Open
Description
I have the following code to fix tokenization issues in Spanish AnCora (UniversalDependencies/UD_Spanish-AnCora#6):
if re.search(r'\w[¡!]$', node.form): # Separate the punctuation and attach it to the rest. punct = node.create_child() punct.shift_after_node(node) punct.form = node.form[-1:] node.form = node.form[:-1] punct.lemma = punct.form punct.upos = 'PUNCT' punct.xpos = 'faa' if punct.form == '¡' else 'fat' punct.feats['PunctType'] = 'Excl' punct.feats['PunctSide'] = 'Ini' if punct.form == '¡' else 'Fin' punct.misc['SpaceAfter'] = node.misc['SpaceAfter'] node.misc['SpaceAfter'] = 'No' punct.deprel = 'punct'
The method shift_after_node()
correctly updates ids and basic heads that are after the new position of the shifted node. Unfortunately it fails to also update the enhanced heads when enhanced representation is present. Hence the following source
-19 Yahoo! Yahoo! PROPN np0000o _ 16 appos 16:appos ClusterId=CESS-CAST-A-20000503-1687-s5.sn.51|ClusterType=Spec.organization|MentionSpan=19 -20 con con ADP sps00 _ 21 case 21:case _ -21 intenciones intención NOUN ncfp000 Gender=Fem|Number=Plur 8 obl 8:obl ClusterId=CESS-CAST-A-20000503-1687-s5.sn.57|ClusterType=Gen|MentionSpan=21-22
results in the following (note the mismatch in the parent of the preposition con):
+19 Yahoo Yahoo!
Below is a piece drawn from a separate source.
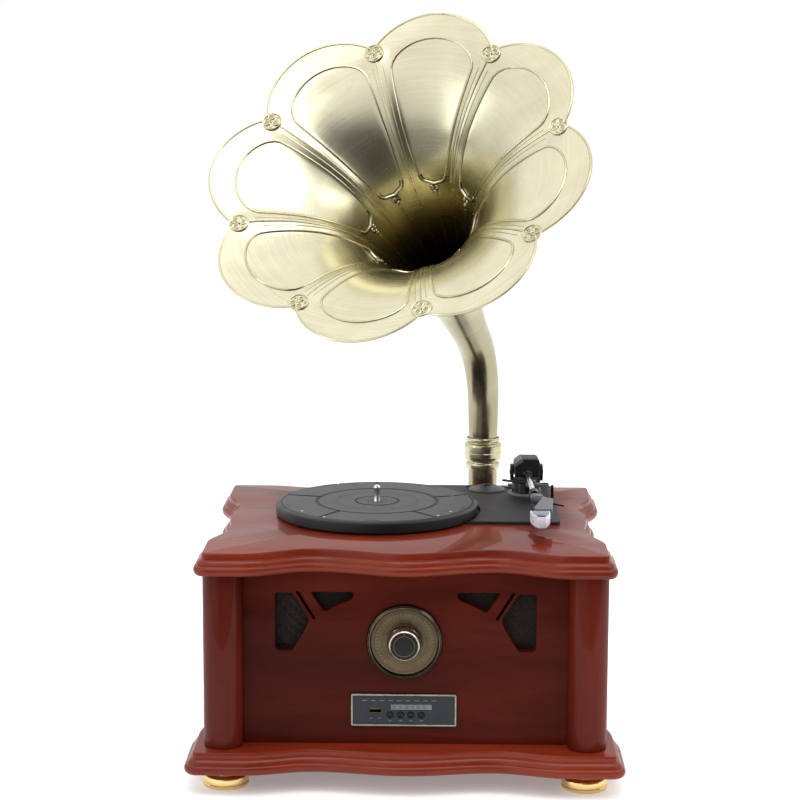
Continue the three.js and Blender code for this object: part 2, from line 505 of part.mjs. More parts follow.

PROPN np0000o _ 16 appos 16:appos ClusterId=CESS-CAST-A-20000503-1687-s5.sn.51|ClusterType=Spec.organization|MentionSpan=19|SpaceAfter=No +20 ! ! PUNCT fat PunctSide=Fin|PunctType=Excl 19 punct _ _ +21 con con ADP sps00 _ 22 case 21:case _ +22 intenciones intención NOUN ncfp000 Gender=Fem|Number=Plur 8 obl 8:obl ClusterId=CESS-CAST-A-20000503-1687-s5.sn.57|ClusterType=Gen|MentionSpan=21-22
It just occurred to me that the MentionSpan
would also need updating but for that one would probably need to activate the CorefUD sub-API first?